The dialogue with different authors, the observation of more than three thousand drawings, the interview with guides and the observation of guided visits made in this research, led me to the conclusion that it is urgent to modify the process of being introduced to artworks in Brazilian museums: we should talk less, listen more, let children observe, give their opinion, ask, establish relations. Only a significant aesthetic experience is able to unleash imagination’s development, leading to more elaborate and original works. So, the imaginative process is directly related with children’s appropriation and production conditions.

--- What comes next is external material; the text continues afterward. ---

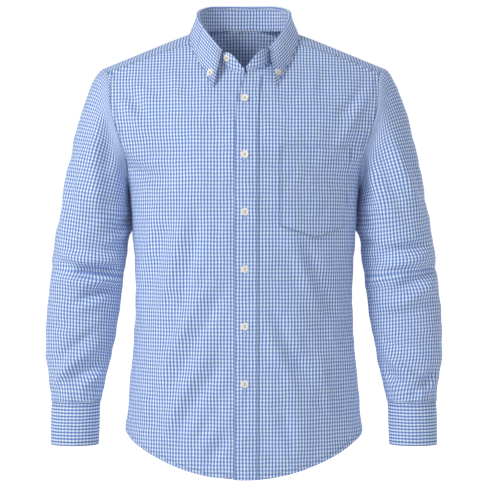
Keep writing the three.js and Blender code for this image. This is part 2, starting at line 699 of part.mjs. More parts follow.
// How the sleeve head leaves the armhole: on along the torso, and outwards under the arm
function capDirection(level, angle) {
  const surface = (a, b) => torsoPoint(1, a, b);
  const normal = normalOf(surface, 1, level, 1);
  const rim = outerPath(level + 0.02).sub(outerPath(level - 0.02));
  const leaving = rim.cross(normal).normalize();
  if (leaving.dot(surface(1, level).sub(surface(0.95, level))) < 0) leaving.negate();
  if (level === row.underarm) leaving.set(0, 0, 1);
  const under = Math.max(-Math.cos(angle), 0) ** 2;
  return leaving.add(new THREE.Vector3(0.7 * under, 0, 0)).normalize();
}

function capPoint(place, down) {
  const direction = capDirection(place.level, place.angle);
  const start = torsoPoint(1, 1, place.level).addScaledVector(direction, endGap);
  const end = ringPoint(0, place.angle);
  const reach = start.distanceTo(end);
  const arriving = ringPath(0.01).sub(ringPath(0)).normalize().multiplyScalar(reach * capDrop);
  return hermite(start, direction.multiplyScalar(reach * capFullness), end, arriving, down);
}

function sideGrid(side, grid) {
  if (side > 0) return grid;
  return grid.map((line) => line.map((p) => p.clone().setX(-p.x)).reverse());
}

function makeSleeve(side) {
  const places = armholePlaces();
  const cap = [0, 0.12, 0.3, 0.5, 0.75].map((down) => places.map((place) => capPoint(place, down)));
  const last = ringAt('cuffTop');
  const rings = steps(0, last, last).map((at) => places.map(({ angle }) => ringPoint(at, angle)));
  const grid = [...cap, ...rings];
  rings[last].forEach((p) => p.setZ(p.z + endGap));
  return sheet(sideGrid(side, grid), clothWall, true);
}

// A band whose outer end laps over its inner end at the back of the wrist
function makeCuff(side) {
  const top = ringAt('cuffTop');
  const low = ringAt('cuffLow');
  const start = radians(cuffLap.start - 360);
  const end = radians(cuffLap.end);
  const lapped = bandWall + lapGap;
  const lapping = radians(25);
  const angles = steps(start, end, 28);
  const lapStart = start + 2 * Math.PI;
  const outset = (angle) => lapped * smooth((angle - lapStart + lapping) / lapping);
  const grid = [top, (top + low) / 2, low]
    .map((at) => angles.map((angle) => ringPoint(at, angle, outset(angle))));
  return sheet(sideGrid(side, grid), bandWall);
}

function makeSleevePlacket(side) {
  const first = radians(sleevePlacket.start);
  const last = radians(sleevePlacket.end);
  const bottom = ringAt('cuffTop');
  let top = bottom;
  while (ringPath(top).z < cuffTop + sleevePlacket.height) top -= 0.02;
  const levels = steps(top, bottom - 0.25, 7);
  const grid = levels.map((at) => steps(first, last, 3)
    .map((angle) => ringPoint(at, angle, sleevePlacket.gap + clothWall)));
  return sheet(sideGrid(side, grid), clothWall);
}

// Buttons

function buttonGeometry({ radius, thickness }) {
  const shape = new THREE.Shape();
  shape.absarc(0, 0, radius, 0, 2 * Math.PI, false);
  for (let k = 0; k < 4; k += 1) {
    const turn = (k + 0.5) * Math.PI / 2;
    const hole = new THREE.Path();
    const [x, y] = [holeOffset * Math.cos(turn), holeOffset * Math.sin(turn)];
    hole.absarc(x, y, holeRadius, 0, 2 * Math.PI, true);
    shape.holes.push(hole);
  }
  return new THREE.ExtrudeGeometry(shape, { depth: thickness, bevelEnabled: false, curveSegments: 5 });
}

// A button that stands on a surface point, facing along its normal
function makeButton(size, point, normal) {
  const mesh = new THREE.Mesh(buttonGeometry(size), buttonFinish());
  mesh.position.copy(point).addScaledVector(normal, size.gap);
  mesh.quaternion.setFromUnitVectors(new THREE.Vector3(0, 0, 1), normal);
  return mesh;
}

function surfaceNormal(surface, a, b) {
  const step = 0.02;
  const across = surface(a + step, b).sub(surface(a - step, b));
  const along = surface(a, b + step).sub(surface(a, b - step));
  return across.cross(along).normalize();
}

// Searches a collar surface for the place seen at x and z from straight ahead
function findPlace(surface, ranges, x, z) {
  let best = null;
  let least = Infinity;
  for (const a of steps(...ranges.at, 50)) {
    for (const b of steps(...ranges.down, 50)) {
      const p = surface(a, b);
      const miss = Math.hypot(p.x - x, p.z - z);
      if (miss < least) {
        least = miss;
        best = { a, b };
      }
    }
  }
  return best;
}

function frontButtonMesh(k) {
  const z = frontButton.top - frontButton.spacing * k;
  const place = locate((level) => acrossAt(frontButton.x, level), z);
  const surface = (a, b) => frontPoint(1, a, b);
  const normal = normalOf(surface, place.across, place.level, 1);
  const point = surface(place.across, place.level).addScaledVector(normal, lapGap + clothWall);
  return makeButton(frontButton, point, normal);
}

function standButtonMesh() {
  const surface = (at, up) => {
    const frame = collarFrame(-1, at);
    return frame.neck.clone().addScaledVector(frame.up, up * frame.height);
  };
  const ranges = { at: [row.neck + 0.2, leafStart], down: [0.1, 0.9] };
  const place = findPlace(surface, ranges, standButton.x, standButton.z);
  const normal = surfaceNormal(surface, place.a, place.b);
  if (normal.y > 0) normal.negate();
  return makeButton(standButton, surface(place.a, place.b), normal);
}

function collarButtonMesh(side) {
  const surface = (at, down) => leafPoint(side, at, down);
  const ranges = { at: [leafStart + 0.1, row.frontSeam], down: [0.5, 0.98] };
  const place = findPlace(surface, ranges, side * collarButton.x, collarButton.z);
  const normal = surfaceNormal(surface, place.a, place.b);
  if (normal.y > 0) normal.negate();
  return makeButton(collarButton, surface(place.a, place.b), normal);
}

function cuffButtonMesh(side) {
  const at = (ringAt('cuffTop') + ringAt('cuffLow')) / 2;
  const angle = radians((cuffLap.start + cuffLap.end) / 2);
  const point = ringPoint(at, angle, bandWall + lapGap);
  const size = ringSize(at);
  const normal = new THREE.Vector3(Math.cos(angle) / size.x, -Math.sin(angle) / size.y, 0).normalize();
  if (side < 0) {
    point.setX(-point.x);
    normal.setX(-normal.x);
  }
  return makeButton(cuffButton, point, normal);
}

const finish = (color, roughness) => new THREE.MeshStandardMaterial({ color, roughness, metalness: 0 });
const clothFinish = () => finish(clothColour, 0.85);
const buttonFinish = () => finish(buttonColour, 0.35);

const group = new THREE.Group();

function addCloth(name, geometry) {
  const mesh = new THREE.Mesh(geometry, clothFinish());
  mesh.name = name;
  group.add(mesh);
}

function addButton(name, mesh) {
  mesh.name = name;
  group.add(mesh);
}

addCloth('back', makeBack());
addCloth('yoke', makeYoke());
addCloth('placket', makePlacket());
addCloth('pocket', makePocket());
addCloth('collar_stand', makeStand());
addCloth('collar_leaf', makeLeaf());
for (const [name, side] of [['left', 1], ['right', -1]]) {
  addCloth(`front_${name}`, makeFront(side));
  addCloth(`sleeve_${name}`, makeSleeve(side));
  addCloth(`sleeve_placket_${name}`, makeSleevePlacket(side));
  addCloth(`cuff_${name}`, makeCuff(side));
  addButton(`button_collar_${name}`, collarButtonMesh(side));
  addButton(`button_cuff_${name}`, cuffButtonMesh(side));
}
for (let k = 0; k < frontButton.count; k += 1) addButton(`button_front_${k + 1}`, frontButtonMesh(k));
addButton('button_stand', standButtonMesh());

export default group;
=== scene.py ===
# A long-sleeved button-down shirt in fine gingham poplin, filled out as if worn, with nobody in it.
# The front faces -Y and the wearer's left is +X. Tables are in millimetres, what is built in metres.
import math
from functools import partial

import bmesh
import bpy
import numpy as np
from mathutils import Matrix, Vector
from mathutils.bvhtree import BVHTree


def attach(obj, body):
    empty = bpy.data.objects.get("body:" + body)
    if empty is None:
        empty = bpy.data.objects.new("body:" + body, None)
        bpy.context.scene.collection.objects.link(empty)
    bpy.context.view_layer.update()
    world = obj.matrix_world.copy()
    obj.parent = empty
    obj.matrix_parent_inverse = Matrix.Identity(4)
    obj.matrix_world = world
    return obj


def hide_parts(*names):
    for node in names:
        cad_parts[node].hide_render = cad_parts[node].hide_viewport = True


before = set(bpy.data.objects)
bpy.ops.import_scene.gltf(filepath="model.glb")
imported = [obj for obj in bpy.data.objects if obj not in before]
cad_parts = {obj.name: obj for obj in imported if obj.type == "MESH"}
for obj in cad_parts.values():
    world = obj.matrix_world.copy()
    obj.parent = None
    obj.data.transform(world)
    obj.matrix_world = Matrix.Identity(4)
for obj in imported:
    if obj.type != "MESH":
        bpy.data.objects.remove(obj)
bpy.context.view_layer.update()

mm = 0.001
print("packed model loaded")

cloth = {
    "wall": 0.9,
    "fine": 3.2,  # size of the mesh's squares on the large panels
    "lap": 1.7,  # one piece lies on another this far out
    "repeatAcross": 5.4,
    "repeatAlong": 6.2,
    "creaseDepth": 1.3,  # how strongly every crease shows
    "neckShift": 2.5,
}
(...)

Thinking like that, my concern nowadays is: how can a teacher, or a guide, that has not had those significant aesthetic experiences and their personal expression recognized, give children these opportunities? How can they mediate children’s relation with art? In 1999, Maria Cristina Carvalho (In: Leite, 2001), also in Rio, interviewed some future-teachers about those experiences in museums. The speeches were something like that: “I have that kind of things, statues… God! I hate that! I see nothing good in them” or another one talking more specifically: “I do not understand Rodin: they are images with no arms… no legs…” It is well known that no one can give something that they do not have. Therefore, a cultural and plural formation of teachers and guides, with rich and significant experiences, is the key – is the key that will open children’s imaginative process in museums – and my challenge in Brazil since my PhD.
LEITE, Maria Isabel. O que e como desenham as crianças? Refletindo sobre as condições de produção cultural da infância. 2001. Tese de Doutorado. Faculdade de Educação, UNICAMP, Campinas/SP.